Think You Are Shy?

Although the Fourth of July was still a few days away, fireworks came early at this year’s annual meeting in the form of Bring-the-Family speaker Phil Zimbardo’s dynamic presentation. In a multi-media presentation featuring film, television clips, cartoons, and other illustrations, Zimbardo enthralled a standing-room only audience on the topic of shyness. Always a highlight of the annual meeting, this year’s Bring-the-Family address, titled The Personal and Social Dynamics of Shyness, was especially well-attended by adults and many children as well. And despite the fact that Zimbardo spoke for an hour and a half- a half hour over his expected time-attendees steadfastly remained at their seats, while latecomers crowded into the back of the room, in order to catch everything Zimbardo had to share.

A professor at Stanford University, Zimbardo has studied the causes, effects, and implications of shyness and published several books on the topic. He is considered an expert in the field and is often quoted in news stories on the subject.

“I don’t think of myself as a shy person,” he said. “I think of myself as a person whose mission in life is to help bolster the human connection, to help people relate better, to help people enjoy and to make people feel special about themselves. ”

Shy Like Me

Zimbardo was introduced by his wife Christina Maslach, a professor at the University of California-Berkeley, who included a story about her husband in her introduction. When Zimbardo was a child, said Maslach, he spent six months isolated at a hospital with whooping cough and double pneumonia without any close physical contact with his family.

Maslach said that this may have been a factor in Zimbardo’s dedication to studying shyness and to helping to foster the human connection and personal relationships.

“Last night was a wonderful experience for me,” said Zimbardo in an interview the day after the address. “I  had not really expected to have a full house with so many children. The topic was right because it is a topic of concern to adults and to children and in a sense, shyness is fascinating because it is part of the human condition- it is universal. At one level it is the appropriate defensiveness we all have in a new situation. The question is, why is it that some people carry this over into all situations-familiar and non-familiar- and what are the costs? [Shyness] is not an esoteric concept and children can relate to it.” In mild forms, said Zimbardo, shyness is considered quaint, and even a desirable trait—even the butt of jokes,” he said. “But the point is that we don’t see the extremes of shyness, because when shy people are effective in doing what they do, they hide it, they conceal themselves and they become anonymous. What happens is that you develop a whole lifestyle around that. You can choose an occupation that does not involve a lot of socializing and you can arrange your life to limit your human contact,” he added.

Quiet Coffee Shops

But shyness is not only a personal problem for individuals, said Zimbardo. Factors in society and technology are laying the groundwork for shyness to become a more menacing parasite on the human connection. Advances in technology, from email and voice mail to ATM machines and computerized operators, have further removed people from one another.

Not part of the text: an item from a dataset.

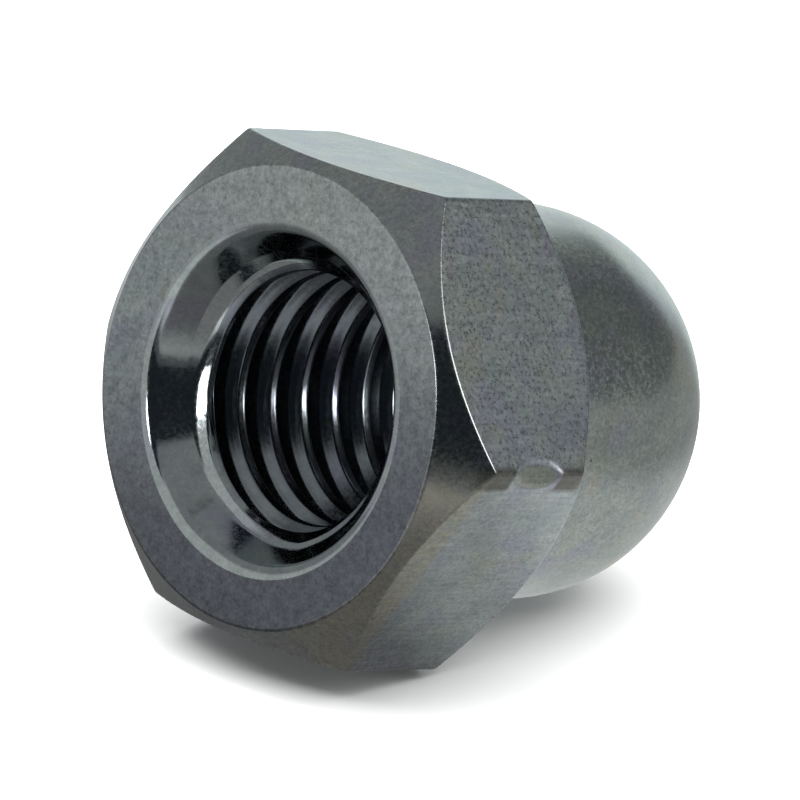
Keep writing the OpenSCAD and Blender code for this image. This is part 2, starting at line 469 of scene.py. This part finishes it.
def zinc():
    mat = bpy.data.materials.new("zinc_plate")
    mat.use_nodes = True
    n = Nodes(mat.node_tree)
    pos = n.add("ShaderNodeAttribute", attribute_name="nut").outputs["Vector"]
    zones = n.add("ShaderNodeSeparateColor", {"Color": n.add("ShaderNodeAttribute", attribute_name="zones").outputs["Color"]})
    polish, flat, dome = zones.outputs[0], zones.outputs[1], zones.outputs[2]

    xyz = n.add("ShaderNodeSeparateXYZ", {0: pos})
    x, y, z = xyz.outputs
    off = lambda dx, dy, dz: n.vmath("ADD", pos, (dx, dy, dz))
    scaled = lambda sx, sy, sz: n.vmath("MULTIPLY", pos, (sx, sy, sz))

    # the plating: fine speckle, cloudy patches of blue, violet and straw, rolled streaks on the flats
    grain = n.noise(pos, 7.0, 3, 0.75)
    specks = n.noise(off(11, 2, 5), 15.0, 1, 0.5)
    blotch = n.noise(off(3, 9, 1), 0.9, 3, 0.6)
    violet = n.noise(off(7, 3, 5), 0.55, 2, 0.55)
    straw = n.noise(off(1, 13, 4), 0.5, 2, 0.6)
    axial = n.noise(scaled(9, 9, 0.5), 1.0, 3, 0.6)

    radius = n.math("SQRT", n.math("ADD", n.math("MULTIPLY", x, x), n.math("MULTIPLY", y, y)))
    outer = n.math("SUBTRACT", 1.0, n.remap(polish, 0.55, 0.75), clamp=True)
    base = n.mix(n.remap(blotch, 0.35, 0.65), (0.41, 0.455, 0.46, 1), (0.49, 0.53, 0.525, 1))
    base = n.mix(n.math("MULTIPLY", n.remap(violet, 0.48, 0.66), 0.8), base, (0.43, 0.435, 0.51, 1))
    base = n.mix(n.math("MULTIPLY", n.remap(straw, 0.54, 0.7), n.math("MULTIPLY", outer, 0.7)), base, (0.50, 0.50, 0.44, 1))

    # the bearing face is duller; painted shade makes it darker and more violet towards the low side, and painted light
    # makes it lighter towards the high side
    face = n.math("MULTIPLY", n.remap(z, 0.12, 0.04), n.remap(polish, 0.55, 0.35))
    low = n.remap(n.math("ADD", n.math("MULTIPLY", y, 1.0), n.math("MULTIPLY", x, -0.35)), 3.5, -5.0)
    base = n.mix(face, base, (0.78, 0.80, 0.82, 1), "MULTIPLY")
    # painted shade: darker and more violet towards the low side of the bearing face
    base = n.mix(n.math("MULTIPLY", face, low), base, (0.18, 0.19, 0.22, 1))
    # painted light: the bearing face is made lighter towards its high side
    high = n.remap(n.math("ADD", y, n.math("MULTIPLY", x, 0.12)), 1.5, 6.5)
    base = n.mix(n.math("MULTIPLY", n.math("MULTIPLY", face, high), 0.8), base, (0.45, 0.48, 0.475, 1))

    base = n.mix(dome, base, (0.84, 0.835, 0.79, 1), "MULTIPLY")

    # painted shade: the inside of the threaded hole is made darker
    inside = n.math("SUBTRACT", 1.0, dome, clamp=True)
    hole = n.math("MULTIPLY", n.math("MULTIPLY", n.remap(z, 1.45, 1.75), n.remap(radius, 5.3, 5.1)), inside)
    # painted light: the upper side of the mouth's shoulder is kept out of the painted shade and made lighter
    shoulder = n.math("MULTIPLY", n.math("MULTIPLY", n.remap(polish, 0.985, 0.965), n.remap(polish, 0.9, 0.94)), n.remap(y, 0.3, 1.6))
    hole = n.math("MULTIPLY", hole, n.math("SUBTRACT", 1.0, shoulder))
    base = n.mix(hole, base, (0.45, 0.455, 0.49, 1), "MULTIPLY")
    base = n.mix(n.math("MULTIPLY", shoulder, n.math("MULTIPLY", inside, n.remap(radius, 5.3, 5.1))), base, (0.72, 0.76, 0.76, 1))
    # the drill point is rougher and brighter
    point = n.math("MULTIPLY", n.math("MULTIPLY", n.remap(z, 12.7, 12.95), n.remap(radius, 4.35, 4.25)), inside)
    base = n.mix(point, base, (0.62, 0.64, 0.65, 1))

    # brownish bloom on the front chamfer, strongest by the right-hand corner and below it
    cham = n.math("MULTIPLY", n.remap(radius, 7.5, 7.75), n.remap(z, 1.7, 1.2))
    side = n.math("MULTIPLY", n.remap(y, 1.2, -1.2), n.remap(x, 1.5, 5.0))
    bloom = n.math("MULTIPLY", n.math("MULTIPLY", cham, n.math("ADD", n.math("MULTIPLY", side, 0.8), 0.25)), n.remap(blotch, 0.3, 0.6, 0.4, 1.0))
    base = n.mix(bloom, base, (0.50, 0.485, 0.41, 1))

    # the worn corner edge on the right, dark either side of the flattened patch, the patch itself, and a painted shade
    # ring round the patch
    edge = n.math("MULTIPLY", n.remap(n.math("ABSOLUTE", n.math("ADD", y, 0.22)), 0.55, 0.3), n.remap(x, 8.6, 8.9))
    along = n.math("ABSOLUTE", n.math("SUBTRACT", z, 3.55))
    worn = n.math("MULTIPLY", edge, n.math("MULTIPLY", n.remap(along, 1.0, 1.2), n.remap(along, 2.9, 1.9)))
    base = n.mix(n.math("MULTIPLY", worn, 0.85), base, (0.13, 0.12, 0.10, 1))
    oval = n.math("ADD", n.math("POWER", n.math("DIVIDE", along, 1.0), 2.0), n.math("POWER", n.math("DIVIDE", n.math("ABSOLUTE", n.math("ADD", y, 0.14)), 0.40), 2.0))
    right = n.remap(x, 8.2, 8.6)
    # painted shade: a dark ring along the border of the flattened patch
    dent_rim_shade = n.math("MULTIPLY", n.math("MULTIPLY", n.remap(oval, 0.75, 1.0), n.remap(oval, 1.35, 1.05)), right)
    patch = n.math("MULTIPLY", n.remap(oval, 1.0, 0.8), right)
    base = n.mix(patch, base, (0.34, 0.355, 0.315, 1))
    base = n.mix(n.math("MULTIPLY", dent_rim_shade, 0.4), base, (0.12, 0.12, 0.11, 1))

    # speckle and small dark pits
    speckle = n.math("ADD", n.remap(grain, 0.25, 0.75, 0.68, 1.32, smooth=False), n.remap(specks, 0.3, 0.7, -0.09, 0.09, smooth=False))
    level = n.math("ADD", n.math("MULTIPLY", n.math("SUBTRACT", speckle, 1.0), n.remap(polish, 0.6, 1.0, 1.0, 0.45, smooth=False)), 1.0)
    mottle = n.noise(off(5, 1, 8), 3.8, 3, 0.65)
    level = n.math("ADD", level, n.math("MULTIPLY", n.remap(mottle, 0.3, 0.7, -0.24, 0.24, smooth=False), n.math("ADD", n.math("MULTIPLY", face, 0.7), 0.3)))
    streak = n.math("MULTIPLY", n.remap(axial, 0.3, 0.7, -0.11, 0.11, smooth=False), flat)
    level = n.math("ADD", level, streak)
    cells = n.add("ShaderNodeTexVoronoi", {"Vector": pos, "Scale": 0.62, "Randomness": 1.0})
    pick = n.add("ShaderNodeSeparateColor", {"Color": cells.outputs["Color"]})
    size = n.remap(pick.outputs[0], 0.45, 1.0, 0.02, 0.17, smooth=False)
    wobble = n.math("MULTIPLY", n.math("SUBTRACT", grain, 0.5), 0.25)
    spot = n.remap(n.math("ADD", n.math("SUBTRACT", cells.outputs["Distance"], n.math("MULTIPLY", size, 0.62)), wobble), -0.02, 0.02, 1, 0)
    spot = n.math("MULTIPLY", n.math("MULTIPLY", spot, n.remap(pick.outputs[1], 0.4, 0.6)), outer)
    level = n.math("MULTIPLY", level, n.math("SUBTRACT", 1.0, n.math("MULTIPLY", spot, 0.55)))
    base = n.vmath("SCALE", base)
    n.tree.links.new(level, base.node.inputs["Scale"])
    rough = n.math("ADD", n.remap(polish, 0, 1, 0.32, 0.11, smooth=False), n.remap(grain, 0.3, 0.7, -0.06, 0.06))

    rough = n.math("ADD", rough, n.math("ADD", n.math("MULTIPLY", point, 0.02), n.math("MULTIPLY", dome, -0.08)))
    rough = n.math("ADD", rough, n.math("MULTIPLY", hole, 0.07))

    height = n.math("ADD", n.math("MULTIPLY", grain, 0.6), n.math("MULTIPLY", n.math("MULTIPLY", axial, flat), 0.5))
    height = n.math("SUBTRACT", height, n.math("MULTIPLY", spot, 0.5))
    bump = n.add("ShaderNodeBump", {"Strength": 0.09, "Distance": 0.00001, "Height": height})
    shader = n.add("ShaderNodeBsdfPrincipled", {
        "Base Color": base, "Roughness": rough, "Metallic": 1.0, "Normal": bump.outputs["Normal"],
    })
    n.add("ShaderNodeOutputMaterial", {"Surface": shader.outputs[0]})
    return mat


# ---------------------------------------------------------------- studio
def studio():
    scene = bpy.context.scene
    scene.view_settings.view_transform = "Standard"
    mesh = bpy.data.meshes.new("floor")
    s = 3.0
    mesh.from_pydata([(-s, -s, 0), (s, -s, 0), (s, s, 0), (-s, s, 0)], [], [(0, 1, 2, 3)])
    floor = bpy.data.objects.new("floor", mesh)
    scene.collection.objects.link(floor)
    mat = bpy.data.materials.new("floor_paper")
    mat.use_nodes = True
    n = Nodes(mat.node_tree)
    coord = n.add("ShaderNodeTexCoord").outputs["Object"]
    tone = n.mix(n.noise(coord, 30, 2), (0.86, 0.86, 0.86, 1), (0.88, 0.88, 0.88, 1))
    paper = n.add("ShaderNodeBsdfPrincipled", {"Base Color": tone, "Roughness": 0.9, "Specular IOR Level": 0.1})

    # what the metal mirrors: the paper glows for reflected rays, with painted shadow dimmer in front of the part where
    # it shades the paper, and painted light bright at the back left
    here = n.vmath("MULTIPLY", coord, (1, 1, 0))
    away = n.math("MAXIMUM", n.vmath("LENGTH", here), 0.001)

    def bearing(az):
        a = math.radians(az)
        return n.math("DIVIDE", n.vmath("DOT_PRODUCT", here, (math.sin(a), -math.cos(a), 0)), away)

    cos = lambda e: math.cos(math.radians(e))
    lead = n.remap(bearing(-30), cos(100), cos(70))
    near = n.remap(away, 0.012, 0.07, 0.16, 0.46)
    card = n.mix(lead, (0.40, 0.415, 0.41, 1), near)
    ahead = n.math("MULTIPLY", n.remap(bearing(0), cos(30), cos(18)), n.remap(away, 0.022, 0.034))
    card = n.mix(ahead, card, (0.66, 0.69, 0.68, 1))
    shade = n.math("MULTIPLY", n.remap(bearing(45), cos(50), cos(40)), n.remap(away, 0.045, 0.11))
    card = n.mix(shade, card, (0.11, 0.12, 0.125, 1))
    beside = n.math("MULTIPLY", n.remap(bearing(140), cos(60), cos(35)), n.remap(away, 0.0125, 0.022, 1, 0))
    card = n.mix(beside, card, (0.70, 0.72, 0.72, 1))
    back = n.math("MULTIPLY", n.remap(bearing(-138), cos(36), cos(20)), n.remap(away, 0.012, 0.018))
    card = n.mix(back, card, (0.88, 0.98, 0.98, 1))
    # painted light and shade: for reflected rays the paper glows with this card instead of being lit
    glow = n.add("ShaderNodeEmission", {"Color": card, "Strength": 1.0})
    shader = n.add("ShaderNodeMixShader", {0: n.add("ShaderNodeLightPath").outputs["Is Glossy Ray"], 1: paper.outputs[0], 2: glow.outputs[0]})
    n.add("ShaderNodeOutputMaterial", {"Surface": shader.outputs[0]})
    mesh.materials.append(mat)

    # the room: pale above and behind, dark on the side that the camera stands on
    world = bpy.data.worlds.new("studio")
    scene.world = world
    world.use_nodes = True
    w = Nodes(world.node_tree)
    ray = w.add("ShaderNodeTexCoord").outputs["Generated"]
    up = w.add("ShaderNodeSeparateXYZ", {0: ray}).outputs["Z"]
    level = w.math("SQRT", w.math("MAXIMUM", w.math("SUBTRACT", 1.0, w.math("MULTIPLY", up, up)), 0.0001))

    def towards(az):
        a = math.radians(az)
        return w.math("DIVIDE", w.vmath("DOT_PRODUCT", ray, (math.sin(a), -math.cos(a), 0)), level)

    sin = lambda e: math.sin(math.radians(e))
    cos = lambda e: math.cos(math.radians(e))

    def patch(az, inner, outer_, low, high, edge=7):
        """1 inside a patch of sky: half widths either side of an azimuth, and an elevation range with soft ends."""
        side = w.remap(towards(az), cos(outer_), cos(inner))
        tall = w.math("MULTIPLY", w.remap(up, sin(low - edge), sin(low)), w.remap(up, sin(high), sin(min(high + edge, 89)), 1, 0))
        return w.math("MULTIPLY", side, tall)

    sky = w.mix(w.remap(towards(158), cos(62), cos(40)), (0.25, 0.26, 0.265, 1), (0.16, 0.175, 0.175, 1))
    sky = w.mix(patch(-24, 26, 40, -10, 52, 8), sky, (0.52, 0.54, 0.53, 1))
    sky = w.mix(patch(42, 37, 44, -20, 42, 6), sky, (0.02, 0.025, 0.03, 1))
    sky = w.mix(patch(-143, 23, 37, -40, 15, 10), sky, (0.92, 1.02, 1.02, 1))
    sky = w.mix(patch(115, 11, 17, 14, 34, 7), sky, (3.8, 3.8, 3.8, 1))
    back = w.add("ShaderNodeBackground", {"Color": sky, "Strength": 1.0})
    w.add("ShaderNodeOutputWorld", {"Surface": back.outputs[0]})

    def softbox(name, az, el, dist, size, power, colour=(1, 1, 1)):
        light = bpy.data.lights.new(name, "AREA")
        light.shape = "RECTANGLE"
        light.size, light.size_y = size
        light.energy = power
        light.color = colour
        o = bpy.data.objects.new(name, light)
        scene.collection.objects.link(o)
        a, e = math.radians(az), math.radians(el)
        d = Vector((math.sin(a) * math.cos(e), -math.cos(a) * math.cos(e), math.sin(e)))
        o.location = Vector((0, 0, 0.008)) + d * dist
        o.rotation_mode = "QUATERNION"
        o.rotation_quaternion = d.to_track_quat("Z", "Y")
        return o

    overhead = softbox("overhead", 200, 80, 1.0, (2.4, 2.4), 60.0)
    overhead.visible_glossy = False
    softbox("key", 2, 20, 0.5, (0.075, 0.075), 0.2)
    # a small glow on the drill point, which the thread crests mirror
    glint = softbox("hole_glow", 0, 0, 0.1, (0.0024, 0.0013), 4.2e-5)
    out = Vector((-0.565, -0.835, 0.026)).normalized()
    glint.location = Vector((0.0026, 0.0058, 0.0071)) + out * 0.0003
    glint.rotation_quaternion = (-out).to_track_quat("Z", "Y")
    glint.data.spread = math.radians(120)
    glint.visible_camera = False


make_camera()
studio()
nut = build_nut()
nut.data.materials.append(zinc())
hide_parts("cap_nut")
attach(nut, "root")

To illustrate his point, Zimbardo described a coffee shop in San Francisco in which one might see 50 people, none of whom are speaking to each other. Instead, they are reading newspapers or typing on laptops.

“Although I consider myself an optimist, I am really pessimistic about this confluence of social trends, all of which are moving us in the direction towards increasing indifference to others, alienation and isolation,” said Zimbardo. “It is now possible to arrange your life so that you never talk to another human being. What is lost is the sense of joy of a face-to-face interaction with another human being, with verbal feedback and touching. You can’t get that electronically, or through a computer chip.” What this could lead to, said Zimbardo, is a new generation of people who are not social animals. “In the past, I and other people have used shyness as an index to other problems and now I think we should use shyness as an index of social pathology,” said Zimbardo. “That is, if shyness is increasing-and it now looks as if it is, at about I percent a year-then it ought to be considered as a measure that something is wrong with society, not with shy people. In the same sense of an epidemic where a person caught in the vector of a disease is not responsible for the fact they got small pox or tuberculosis or whatever, in the same way, a person can become shy not because of inadequacies or fears of rejection, but because they are not learning basic social skills and not interacting with other people.”